King Crimson - Asbury Park
To clarify.  King Crimson formed in 1969, quickly knocked the world onto its side by more or less inventing so-called progressive rock, then proceeded to do just that for the next five years.  They progressed.  The line-up was ever mutating.  The sounds were always challenging.  Only one thing remained unchanged.  Robert Fripp remained seated as he played his planet fracturing guitar.  Asbury Park comes from the last King Crimson tour after which Mr. Fripp shut the whole outfit down because he'd come to despise the music industry.  Not that he and the King Crimson brand wouldn't return half a decade later.  But that is another strange story.     

Aphrodite's Child - the end of the world
Strange dollop of Greek POP psychedelia that's creepy in all the right ways.  No, child, the end of world is not all fire and brimstone, plagues and pestilence.  It's just a quiet little place I know about, far, far away from your parents and your friends.  I promise we won't do anything you don't want to.   

Woodentops - move me
It's maybe 1986 and the Commodore is packed – some big deal band about to play.  But first there's the warm up act.  Some outfit nobody's ever heard of called Wood-something.  They open with a pumped acoustic thing that proceeds, over its three or four minutes, to amp up into something so extraordinary that we all knew who they were by the time it was done.  The Woodentops, and holy shit what a drummer!  I have no memory anymore of who the headliners  were.   

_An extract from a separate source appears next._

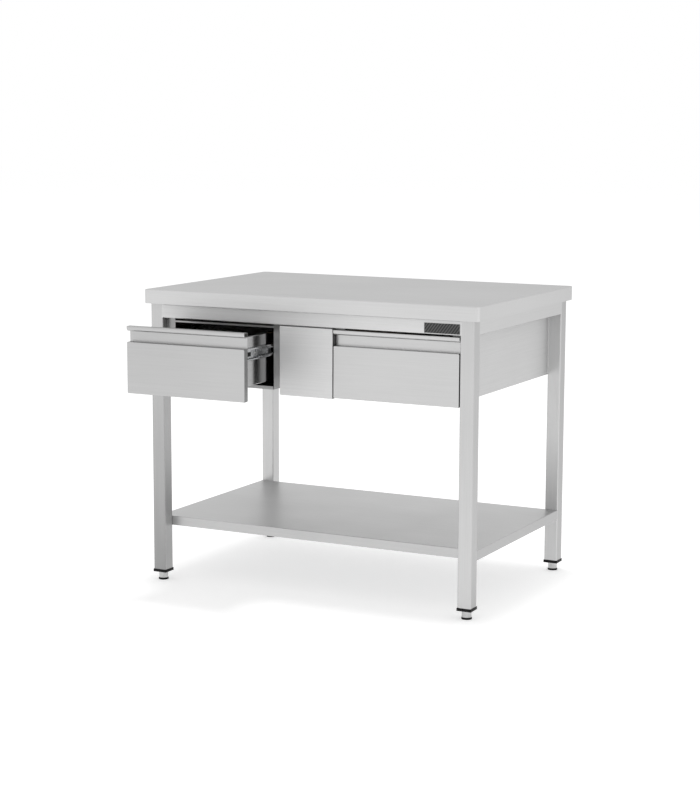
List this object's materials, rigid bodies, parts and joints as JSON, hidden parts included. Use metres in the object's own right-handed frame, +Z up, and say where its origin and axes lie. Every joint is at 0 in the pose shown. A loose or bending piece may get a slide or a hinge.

Barclay James Harvest - suicide
From my lame, late teenage phase of doing everything I could to avoid punk rock (for various lame, late teenage reasons).  This tendency led me down a lot of stupid roads, but as is always the case with music, there was still gold to be found.  In the case of Suicide, there's not just the song itself (all sorrowful and epic) but also the coda, the suicide, wherein binaural recording techniques are employed to impart to the listener a visceral feel for what it's like to hurl yourself off the edge of a building, achieve terminal velocity then SMACK.  Actually, it's more of a thunk.